Ritrovare i classici per ritrovare se stessi

Qualche volta sopravviene l’impressione che la mutazione antropologica provocata dalla tecnologia di massa abbia determinato una visione del mondo che non riesce a comprendere i significati elaborati dai classici. La tecnologia di massa ha cambiato le logiche, le categorie, le configurazioni del nostro pensiero, le nostre percezioni, le nostre modalità di acquisizione delle conoscenze, il nostro immaginario, i significati che attribuiamo alle nostre esperienze, per cui ci risulta difficile comprendere le strutture semantiche elaborate dai classici. 
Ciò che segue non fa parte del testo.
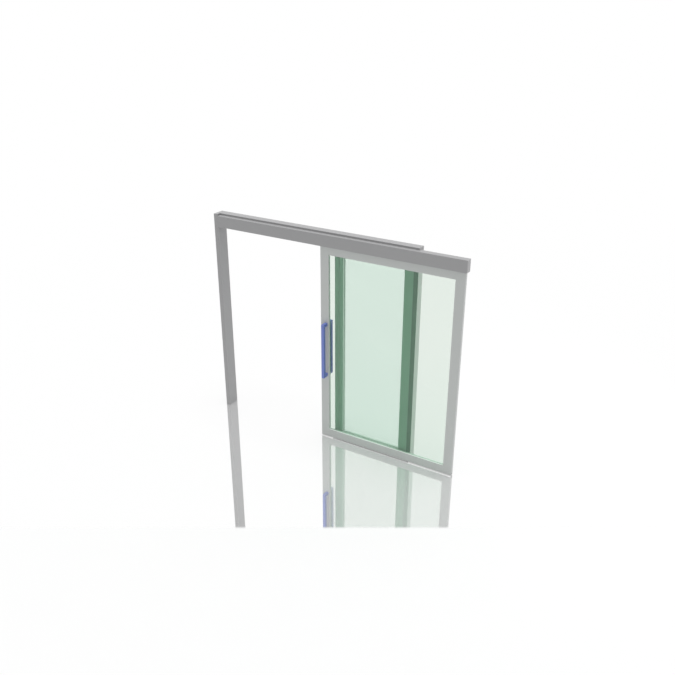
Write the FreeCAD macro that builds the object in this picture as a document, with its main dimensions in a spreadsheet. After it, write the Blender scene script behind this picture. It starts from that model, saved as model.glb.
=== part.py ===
import FreeCAD, Part
import Sketcher
import os

# Glass sliding patio door, in millimetres.
# X runs along the door, +Y from the outside to the inside, +Z up.
# The origin is on the outer face of the left jamb, at mid depth, at its foot.

doc = FreeCAD.newDocument("sliding_patio_door")

# Driving dimensions: alias, millimetres, meaning
SIZES = [
    ("frame_height", 2400.0, "floor to the top of the fixed frame"),
    ("frame_width", 2486.0, "over both jambs"),
    ("jamb_face", 50.0, "width of a jamb along X"),
    ("jamb_depth", 144.0, "depth of the left jamb"),
    ("post_setback", 50.0, "right jamb's front behind the fascia"),
    ("profile_wall", 3.0, "wall of the frame profiles"),
    ("profile_round", 1.5, "outer corners of all extruded profiles"),
    ("cap_thickness", 3.0, "plates that close the profile ends"),
    ("track_depth", 72.0, "depth of the track beam"),
    ("track_height", 125.0, "height of the track beam, which is the fascia's"),
    ("track_step", 20.0, "track beam's top below the frame's top"),
    ("track_run_on", 14.0, "track beam past the open leaf"),
    ("track_chamber", 47.0, "clear width of the beam's open chamber"),
    ("rail_wall", 2.0, "wall of the hanger rail"),
    ("rail_height", 60.0, "height of the hanger rail"),
    ("rail_slot", 18.0, "slot between the rail's two lips"),
    ("rail_lip", 3.0, "thickness of a running lip"),
    ("buffer_length", 25.0, "rubber buffer at each end of the travel"),
    ("buffer_gap", 6.0, "carriage to buffer at the end of the travel"),
    ("leaf_depth", 36.0, "sliding leaf"),
    ("leaf_rise", 13.0, "leaf's top above the fascia's lower edge"),
    ("leaf_cover", 121.0, "closed leaf over the fixed panel"),
    ("leaf_proud", 149.0, "open leaf's edge before the fixed panel"),
    ("closing_gap", 6.0, "closed leaf to the left jamb"),
    ("floor_gap", 8.0, "under the sliding leaf"),
    ("leaf_stile", 98.0, "face width of the leaf's stiles"),
    ("leaf_bottom_rail", 94.0, "face height"),
    ("leaf_top_rail", 97.0, "face height"),
    ("glazed_wall", 2.5, "wall of the leaf and panel profiles"),
    ("glass_thickness", 8.0, "both panes"),
    ("glazing_depth", 16.0, "depth of the glazing groove"),
    ("glass_bite", 12.0, "how far the glass goes into the groove"),
    ("gasket_thickness", 2.5, "on each face of the glass"),
    ("gasket_stand", 1.5, "gasket past the edge of the groove"),
    ("guide_groove", 16.0, "width of the groove under the leaf"),
    ("guide_groove_depth", 22.0, "height of that groove"),
    ("stile_cap", 2.0, "plates that close the leaf's stiles"),
    ("panel_width", 901.0, "fixed panel"),
    ("panel_depth", 56.0, "fixed panel"),
    ("panel_setback", 55.0, "fixed panel's front behind the fascia"),
    ("panel_stile", 100.0, "face width of the panel's stiles"),
    ("panel_bottom_rail", 90.0, "face height"),
    ("panel_top_rail", 95.0, "face height"),
    ("seal_width", 12.0, "brush seal's carrier on the meeting stile"),
    ("seal_carrier", 1.5, "thickness of that carrier"),
    ("seal_pile", 5.0, "width of the brush"),
    ("seal_depth", 5.0, "brush and carrier together"),
    ("wheel_radius", 13.0, "hanger wheels"),
    ("wheel_width", 8.0, "hanger wheels"),
    ("wheel_track", 25.0, "between the middles of a pair of wheels"),
    ("wheel_base", 60.0, "between the two axles of a carriage"),
    ("wheel_clear", 0.3, "running gap over the lip"),
    ("wheel_bevel", 1.0, "edges of the tread"),
    ("axle_diameter", 6.0, "wheel axles"),
    ("axle_clear", 0.1, "between axle and wheel, all round"),
    ("carriage_length", 96.0, "body of a carriage"),
    ("carriage_width", 14.0, "body of a carriage"),
    ("carriage_height", 20.0, "body of a carriage"),
    ("carriage_inset", 180.0, "leaf's edge to the middle of a carriage"),
    ("hanger_bolt", 10.0, "diameter of the hanger bolt"),
    ("nut_flats", 17.0, "across the flats of the lock nut"),
    ("nut_height", 8.0, "lock nut on the hanger plate"),
    ("plate_length", 110.0, "hanger plate on the leaf"),
    ("plate_width", 26.0, "hanger plate on the leaf"),
    ("plate_thickness", 5.0, "hanger plate on the leaf"),
    ("plate_round", 5.0, "corners of the hanger plate"),
    ("handle_height", 634.0, "pull handle, overall"),
    ("handle_centre", 1092.0, "middle of the handle over the floor"),
    ("handle_width", 33.0, "bar, along X"),
    ("handle_bar", 34.0, "bar and arms, across their length"),
    ("handle_reach", 77.0, "handle's face from the leaf's face"),
    ("handle_inset", 65.0, "leaf's edge to the handle's middle"),
    ("handle_round", 2.5, "edge radius of the handle"),
    ("guide_length", 44.0, "floor guide, along X"),
    ("guide_plate", 2.5, "floor guide's plate"),
    ("guide_fin", 6.0, "floor guide's fin"),
    ("guide_fin_height", 20.0, "floor guide's fin over the floor"),
    ("guide_upstand", 36.0, "floor guide's flange on the stile"),
]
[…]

Certo, si continua a studiarli. Ma studiarli non significa “sentirli”, avvertire una corrispondenza, scoprire un’appartenenza. Quei libri sono lontani, appartengono ad un mondo finito, che non esiste più. Anzi, costituiscono la testimonianza della  scomparsa di una cultura.

Se ne deve prendere atto. Ma bisogna anche prendere atto che  senza la comprensione dei significati dei classici,  non può esistere una comprensione dei significati profondi dell’essere e dell’esistere. Bisogna anche prendere atto che senza l’esperienza di ricerca delle risposte alle domande che i classici scaraventano come pietre di fionda, ci si deve inevitabilmente fermare alla superficie, all’apparenza delle cose, dei fenomeni, delle storie. Senza quell’esperienza di ricerca non si può indagare, non si può scoprire che cosa c’è sotto, dietro, dentro, non si possono percepire i riflessi, rintracciare i riferimenti, individuare le cause e gli effetti. I classici dicono sempre quello che accadrà raccontando quello che è accaduto; dicono il futuro che se ne sta sempre acquattato in un angolo nascosto del passato. E’ per  questo che attraversano i tempi e le generazioni riproponendo sempre le stesse domande ma pretendendo sempre risposte diverse. Le domande sono sempre le stesse perché sono le domande che interessano e coinvolgono il destino di tutti e di ciascuno. Le risposte sono sempre diverse perché i tempi richiedono un diverso confronto con i destini. 

Ma la relazione con i classici degli uomini di questo tempo ha subito una frattura, si diceva. Però, se non si vuole consegnarsi in maniera definitiva alla superficialità come condizione dell’esistenza, occorre sanare la frattura, ricomporre la relazione, ricostituire la prossimità. Non è facile. Sono cambiati i linguaggi, le forme di espressione, i canali di comunicazione, le modalità della narrazione, i tempi e gli spazi della riflessione. Sono cambiati i modi di essere nel mondo per cui diventa quasi impossibile riconoscersi ancora in certe identità, in certe storie, nelle vicissitudini, nelle aspirazioni, nei sogni, nelle passioni, ai quali un classico dà forma. Forse è cambiato anche il nostro sentimento del tempo. Non è facile. Ma lo si deve fare. Si deve tentare una riconciliazione, che probabilmente può verificarsi soltanto attraverso una diversa e nuova interpretazione delle metafore che i classici proiettano. C’è un solo luogo in cui questa riconciliazione indispensabile può avvenire. E’ un luogo in cui si attribuiscono costantemente significati nuovi a saperi antichi. E’ un luogo che si chiama scuola. Se la riconciliazione non avviene in quel luogo, non può avvenire in nessun altro.